Scientific classification
- Kingdom: Animalia
- Phylum: Chordata
- Class: Amphibia
- Order: Anura
- Family: Microhylidae
- Genus: Kaloula
- Species: K. borealis
- Binomial name: Kaloula borealis (Barbour, 1908)

= Boreal digging frog =

- Authority: (Barbour, 1908)
- Conservation status: LC

Species of amphibian

The boreal digging frog (Kaloula borealis) is a species of microhylid, or "narrow-mouthed," frog found in Northeast Asia. Its range covers much of central and northeastern China, the Korean Peninsula, and Jeju Island. Adult boreal digging frogs are roughly 4.5 cm in length, round in shape with toad-like speckled skin. Tadpoles are up to 35 mm in length.

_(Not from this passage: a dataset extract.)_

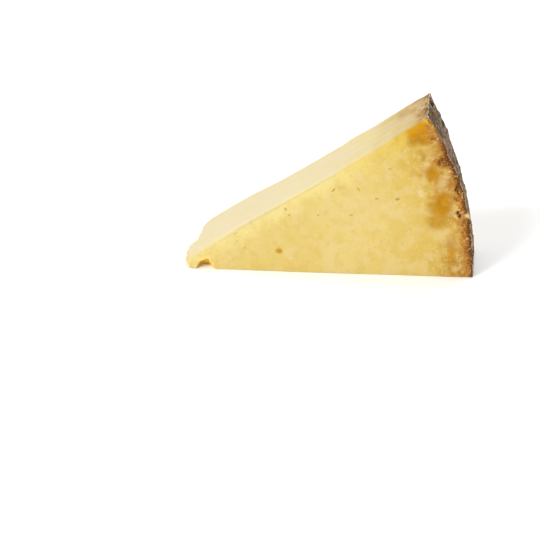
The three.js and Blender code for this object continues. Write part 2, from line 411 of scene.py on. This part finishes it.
def place(block):
    """A point of the block, moved to where it belongs in the drum's own frame."""
    up = block.z / BLOCK_SIZE.z
    inner = point_radius(block.y, up)
    outer = WHEEL_RADIUS - crust_depth(block.z, block.y)
    straight = mix(inner, outer, block.x / BLOCK_SIZE.x)
    side = min(block.y, THICKNESS - block.y)
    below = straight * WEDGE_ANGLE * (1 - up)
    edge = mix(*EDGE_ROUND, smoothstep(straight, *EDGE_ROUND_SPAN))
    edge *= mix(FOOT_ROUND, 1.0, smoothstep(up, 0.0, FOOT_ROUND_END))
    out, side, below = rounded((straight - inner, side, below), edge)
    radius = inner + out
    across = side if block.y < THICKNESS / 2 else THICKNESS - side
    angle = WEDGE_ANGLE - below / radius
    lift = upper_cut(radius, across) * (angle / WEDGE_ANGLE) ** 3
    x = radius * math.cos(angle) - lift * math.sin(WEDGE_ANGLE)
    z = radius * math.sin(angle) + lift * math.cos(WEDGE_ANGLE)
    y = mix(cut_depth(x, z, 1.7), THICKNESS - cut_depth(x, z, 12.6), across / THICKNESS)
    y, z = chipped(x, y, z)
    return Vector((x, y, z))


def block_edges(bm, axis, wanted=lambda middle: True):
    """The edges along one axis of the block whose middles are wanted."""
    picked = []
    for edge in bm.edges:
        run = edge.verts[1].co - edge.verts[0].co
        if abs(run[axis]) > 0.99 * run.length:
            if wanted((edge.verts[0].co + edge.verts[1].co) / 2):
                picked.append(edge)
    return picked


eyes_by_face = {0.0: FRONT_EYES, THICKNESS: tuple(back_eyes())}


def near_eye(middle):
    if min(middle.y, THICKNESS - middle.y) > 0.01:
        return False
    radius = mix(POINT_MIDDLE, WHEEL_RADIUS, middle.x / BLOCK_SIZE.x)
    angle = WEDGE_ANGLE * middle.z / BLOCK_SIZE.z
    x = radius * math.cos(angle)
    z = radius * math.sin(angle)
    eyes = eyes_by_face[0.0 if middle.y < THICKNESS / 2 else THICKNESS]
    if not any(math.hypot(x - eye[0], z - eye[1]) < eye[2] / 2 + EYE_SEARCH for eye in eyes):
        return False
    spot = place(middle)
    return any(in_eye(*spot.xz, eye) < 1 + EYE_MARGIN / eye[3] for eye in eyes)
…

The boreal digging frog is common across much of its range, but is listed as an "Endangered category II species" in South Korea. It inhabits cultivated fields, including rice paddies, and is often found in close proximity to humanity, at altitudes of 10 to 900 m.

Boreal digging frogs breed during the annual rainy season, around June and July. After the rainy season is over they dig burrows underground, emerging only at night to feed. The eggs are laid in batches of 15–20 in monsoonal pools, with the tadpoles maturing within 30 days, much faster than most other frogs in this area.